I've already answered this one twice. It is an effect, but the magnitude of increase overwhelms this effect.
> #2, diagnostic techniques have become much more sensitive (especially
> with the prostate specific antigen test), so the rate of *detection*
> has increased dramatically while death rates have stayed about the
> same or decreased somewhat for certain types of cancer (non-Hodgkin's
> lymphoma, eg.)I'm pretty sure that the official scientific consensus
> is that you can't really tell if more people have cancer now than in the
> 1950s.
There's a mish-mash of truth and fiction here. Yes, detection has improved, but early (pre-cancerous) detection can REDUCE incidence. (On a more detailed level, while death rates have decreased for some cancers, non-Hodgkin's lymphoma is not one of them [see below].)
If we were talking about "cancer" as a single disease, these objections might be harder to see through. But, in fact, what we see is different trends with different types of cancer, which helps us refute the notion that better detection is the dominant influence here.
*Living Downstream*, p. 41-2:
"Mortality and incidence do not always track each other. No cancers are increasing in mortality while dcreasing in incidence, but several cancers have increased in incidence even as their death rates have declined due to more effective treatments. According to SEER [Surveillance, Epidemiology and End Results, a National Cancer Institute-overssen tracking program] data, these include cancers of the ovary, testicle, colon and recturm, bladder, and thyroid.

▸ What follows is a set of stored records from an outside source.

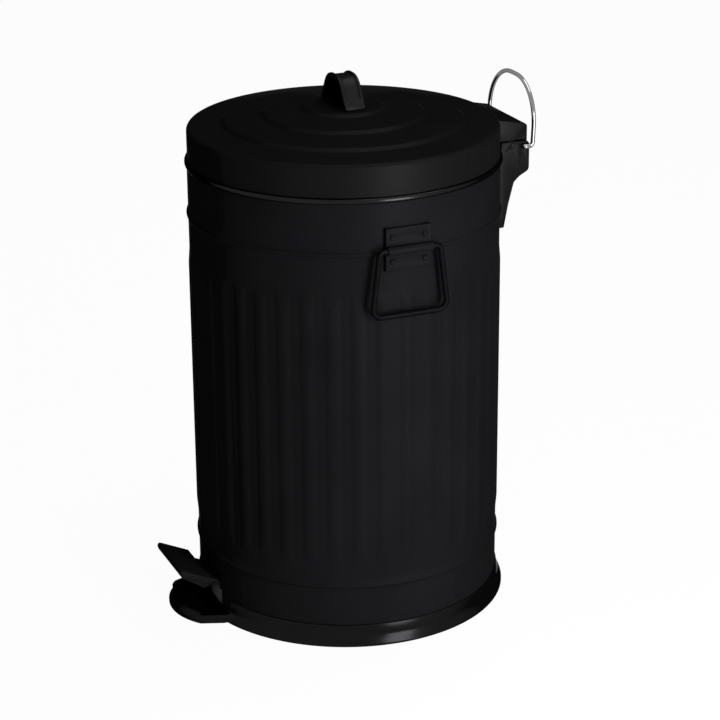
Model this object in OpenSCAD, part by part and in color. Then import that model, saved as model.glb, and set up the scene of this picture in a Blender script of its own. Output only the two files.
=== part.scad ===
// Round pedal bin: fluted steel body, stepped lid on a rear hinge, pedal with a lifting rod,
// inner bucket, wire drop handles and a wire carry bail.
// Millimetres. +Z is up, the floor is z = 0, the origin is on the body's axis,
// the pedal points to -Y and the hinge to +Y.

/* [Body] */
// Outside radius of the steel body
body_r = 140; // [125:1:160]
// Height of the body's top edge above the floor
body_top = 414.4; // [395:1:450]
// Thickness of the body's, lid's and floor's sheet
sheet = 1.0; // [0.6:0.1:1.4]
// Radius of the rolled bead on the top edge
rim_r = 2.6; // [2:0.1:3.2]
// Height of the lower pressed ring
low_ring_z = 57.5; // [54:0.5:66]
// Depth of the upper pressed ring below the body's top edge
high_ring_down = 46.9; // [40:0.1:56]
// How far the pressed rings stand out of the wall
ring_out = 1.6; // [1:0.1:1.9]
// Radius of the pressed rings' round section
ring_r = 2.4; // [2:0.1:3]

/* [Flutes] */
// Number of upright flutes around the body
flute_count = 40; // [24:4:48]
// Radius of a flute's round section
flute_r = 18; // [12:1:24]
// How far a flute stands out of the wall
flute_out = 1.1; // [0.6:0.1:1.3]
// Gap between the lower ring and the flutes
flute_start = 14.5; // [11:0.5:32]
// Gap between the flutes and the upper ring
flute_stop = 29.5; // [26:0.5:60]
// Length of the run-out at each end of a flute
flute_runout = 22; // [10:1:30]

/* [Base ring] */
// Height of the plastic base ring
base_h = 19; // [17:0.5:24]
// How far the base ring flares out at the floor
base_flare = 6.5; // [4:0.5:9]
// Height of the ledge that the body's lower edge stands on
ledge_z = 5; // [4:0.5:7]
// How far the ring reaches inside the body
ledge_in = 7; // [5:0.5:9]
// How far the front tongue reaches past the body
tongue_out = 36.5; // [33:0.5:42]
// Radius of the tongue's round front
tongue_r = 60; // [54:1:66]
// Half width of the tongue where it leaves the ring
tongue_half = 46.5; // [42:0.5:52]
// Half width of the tongue at its front corners
tongue_tip_half = 38.5; // [34:0.5:41]
// Height of the tongue's raised border
tongue_lip_h = 8; // [6:0.5:10]
// Width of the tongue's sloping border
tongue_lip_w = 9; // [7:0.5:10]
// Thickness of the tongue's plate
tongue_t = 2.5; // [2:0.1:3.5]

/* [Lid] */
// Height of the lid's skirt
skirt_h = 28.2; // [25:0.2:33]
// Gap between the lid's skirt and the rim bead below it
lid_gap = 0.5; // [0.4:0.1:1]
// Radius of the rounded edge of the lid
lid_edge_r = 4; // [2:0.5:5]
// Radii of the lid's concentric steps, outermost first
step_radii = [105, 70, 35];
// Rise of each step
step_rise = 2.9; // [2:0.1:4]
// Width of each step's slope
step_run = 4; // [3:0.5:6]
// Gentle rise between two steps
terrace_rise = 2.7; // [1:0.1:4]
// Rise of the lid's crown inside the last step
crown_rise = 1.0; // [0:0.1:2]

/* [Lid grip] */
// Height of the grip's strap above its feet
grip_h = 27; // [24:0.5:34]
// Half width of the grip at its feet
grip_foot_half = 29.5; // [27:0.5:32]
// Half width of the grip at its top
grip_top_half = 13; // [12:0.5:18]
// Width of the strap
grip_w = 19; // [16:0.5:22]
// Thickness of the strap
grip_t = 3.2; // [2.5:0.1:4]
// How far the grip's two edges stand above the strap between them
grip_edge_rise = 1.5; // [0.8:0.1:2.5]

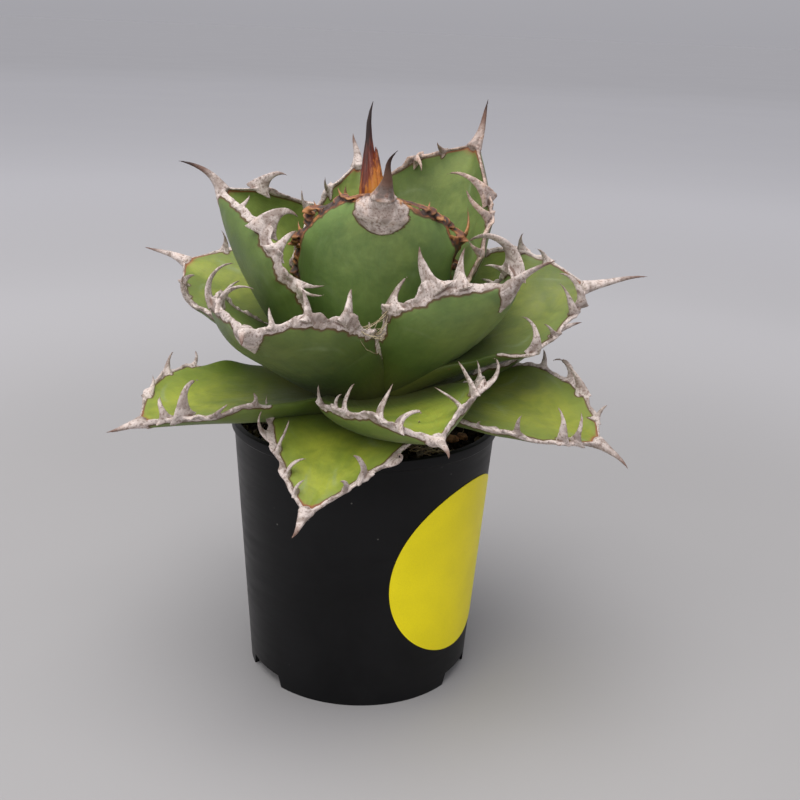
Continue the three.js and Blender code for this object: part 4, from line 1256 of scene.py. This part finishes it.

"There are eight cancers whose incidence and mortality are both on the decline: those of the stomach, pancreas, larynx, mouth and pharynx, cervix, and uterus, as well as Hodgkin's disease and leukemia. Stomach cancer has been declining for decades, probably owning to improvements in food handling and the increased consumption of fresh foods made possible when refrigeration replaced more toxic methods of food preservation, such as smoking, salting and pickling. Pap smears have been credited with bringing down the incidence of cervical candcer because precanerous lesions can be detected and cut out before they are transformed into invasive tumors.
"However, these modest gains are swamped by the cancers that show both increasing incidence and increasing mortality: cancers of the brain, liver, breast, kidney, prostate, esophagus, skin (melanoma), bone marrow (multiple myelome), and lymph (non-Hodgkin's lymphoma) have all escalated over the past twenty years and show long-term increases that can be traced back at least forty years."
> Also--what does "get cancer" mean? Depends on how you define it.
> Doctors often can't agree on what is early cancer, pre-cancerous,
> or just weird cell growth. I can't remember if its half or most,
> but a lot of old men die with pre-cancerous or early-stage-cancer
> cells in the prostate--but they never knew about it, it didn't cause
> problems, and its not the cancer that kills them. Do they "have cancer"?
(1) While there may be problems with consistency of reporting, given the vast numbers we're dealing with, there's no reason to believe that any uncertainties involved produce a bias in one direction rather than another.
(2) As the passage above makes clear, early detection and treatment/removal of pre-cancerous cells (as with pap smears) is statitistically NOT counted as cancer and in fact can directly REDUCE incidence. After all, the cancer that's detected early but that doesn't result in successful preventative treatment would show up later on anyway.
> These numbers look like a classic case of factually correct, but terribly misleading.
I'm afraid this is more true of the objections you've raised than it is of the actual data.
Actually, that's too harsh. You make some good points, it's just that further investigation reveals that their impact is minimal with respect to the overall picture presented.
-- Paul Rosenberg Reason and Democracy rad at gte.net
"Let's put the information BACK into the information age!"